Alone Again Naturally

I find it odd that being alone lately feels so natural


After all I really don’t like being alone. But in the last few months, I seem to be going out of my way to by myself. On nights when I have no events to attend, I simply stay home, eat and lounge on the couch watching CSI, Star Trek, Fairly Odd Parents or whatever. Ignoring the phone and email.

It would be different if I was being more productive with my time. Maybe writing about those events, sorting thru my pix for the site or penning the next great novel. Instead, before I know it, 3:00 AM creeps up and the sedentary induced insomnia kicks in. Legs ache, back aches and anxiety burns the heart and gut.

Some of those closest to me have a hard time understanding why I’m like this. In their defense so do I. I mean, here I am right now late at night trying to write about it yet still zoning out to the hum of the TV in the background.
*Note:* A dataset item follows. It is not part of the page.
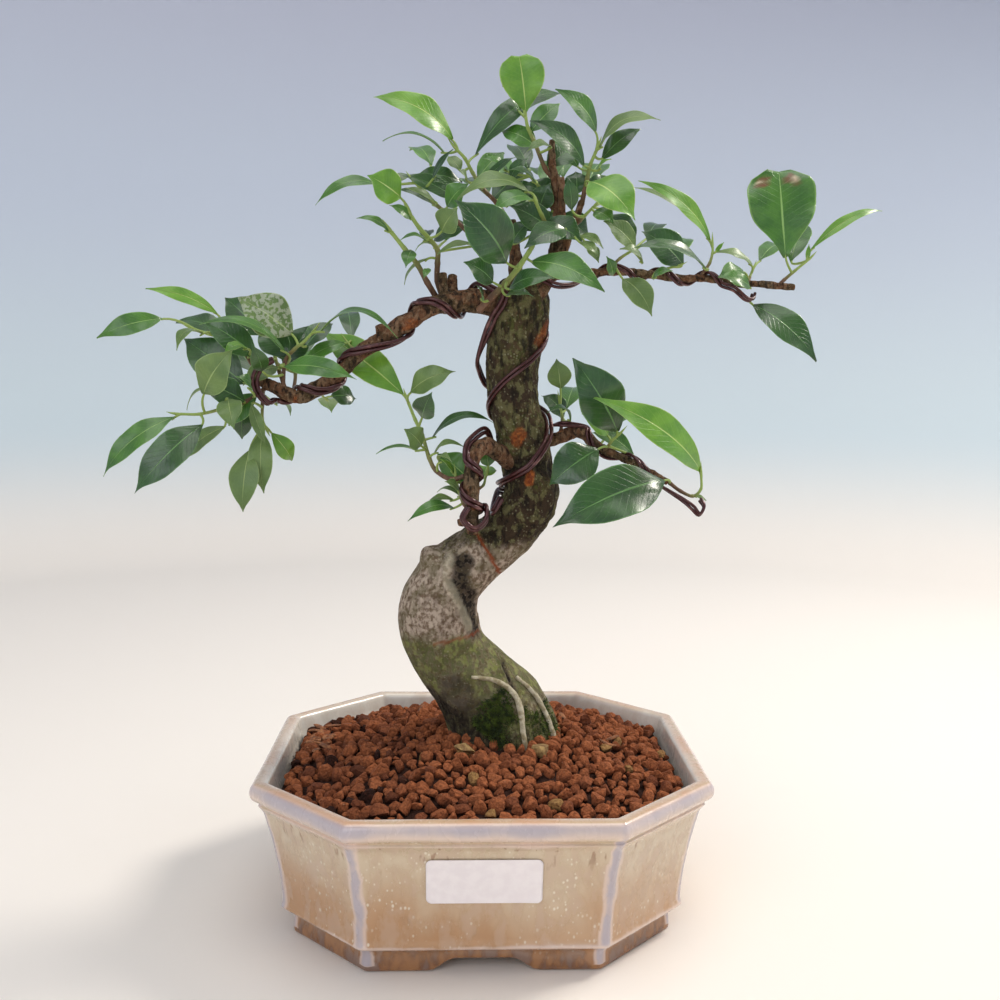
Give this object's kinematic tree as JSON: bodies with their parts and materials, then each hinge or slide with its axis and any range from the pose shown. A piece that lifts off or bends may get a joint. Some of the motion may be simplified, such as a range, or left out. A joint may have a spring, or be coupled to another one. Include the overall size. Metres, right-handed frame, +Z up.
{
  "type": "potted bonsai tree",
  "caption": "Small fig bonsai with a curved trunk, wired branches and glossy leaves, in an octagonal glazed pot of granular soil",
  "frame": {"origin": "bottom centre of the bounding box, on the plane that the pot stands on", "axes": "+Z up, -Y towards the front face of the pot with the label, +X to the right seen from the front"},
  "size_m": [0.3204, 0.168, 0.3441],
  "materials": {
    "glaze": "gloss glaze, tan with grey rim and brown foot",
    "soil": "fired clay granules, matte",
    "label": "plain pale sticker",
    "mesh": "matte",
    "bark": "mottled grey-brown bark",
    "wire": "dark brown anodised",
    "moss": "soft moss",
    "stone": "pale pebble",
    "aerial_root": "pale root",
    "leaf": "waxy green leaf on a brown twig"
  },
  "bodies": {
    "root": {"aerial_root_front": "aerial_root", "aerial_root_right": "aerial_root", "apex_back_left_shoot": "leaf", "apex_back_shoot": "leaf", "apex_branch": "bark", "apex_centre_shoot": "leaf", "apex_front_shoot": "leaf", "apex_inner_shoot": "leaf", "apex_left_branch": "bark", "apex_left_shoot": "leaf", "apex_low_shoot": "leaf", "apex_right_branch": "bark", "apex_right_shoot": "leaf", "apex_rising_shoot": "leaf", "drain_mesh_left": "mesh", "drain_mesh_right": "mesh", "hanging_shoot": "leaf", "label": "label", "left_back_shoot": "leaf", "left_branch": "bark", "left_crown_shoot": "leaf", "left_far_shoot": "leaf", "left_hanging_shoot": "leaf", "left_inner_shoot": "leaf", "left_leafy_twig": "leaf", "left_low_shoot": "leaf", "left_mid_shoot": "leaf", "left_rising_twig": "leaf", "left_top_shoot": "leaf", "low_left_branch": "bark", "low_left_inner_shoot": "leaf", "low_left_side_shoot": "leaf", "low_right_branch": "bark", "low_right_end_shoot": "leaf", "low_right_inner_shoot": "leaf", "low_right_shoot": "leaf", "moss_left": "moss", "moss_right": "moss", "pot": "glaze", "right_branch": "bark", "right_bright_shoot": "leaf", "right_crown_shoot": "leaf", "right_end_shoot": "leaf", "right_low_shoot": "leaf", "right_mid_shoot": "leaf", "right_near_shoot": "leaf", "right_upper_shoot": "leaf", "soil": "soil", "stone_front": "stone", "stone_left": "stone", "trunk": "bark", "wire_left_a": "wire", "wire_left_b": "wire", "wire_low_left_a": "wire", "wire_low_left_b": "wire", "wire_low_right_a": "wire", "wire_low_right_b": "wire", "wire_right_a": "wire", "wire_right_b": "wire"}
  },
  "joints": []
}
George Clooney on Charlie Rose. The new Ridley Scott FBI drama NUMB3RS earlier. Spongebob should be on somewhere at sometime soon. Hey why is Jimmy Kimmel wearing a tie?

Adult ADA perhaps? I never believed in that stuff before. I feel that everyone is distracted these days thanks to all of our personal entertainment technology and incessant multi-tasking. But not everyone is this crippled by their distractions. Do the answers lie in pharmaceuticals? God I hope not. I’m not a big fan of that kinda stuff.

I’ll just go back to drinking on a regular basis. After all I’m a happy, social drunk. In all seriousness I’d still like to believe that I can somehow turn this around to my advantage. Use my time more wisely and all that jazz with my own self as the catalyst.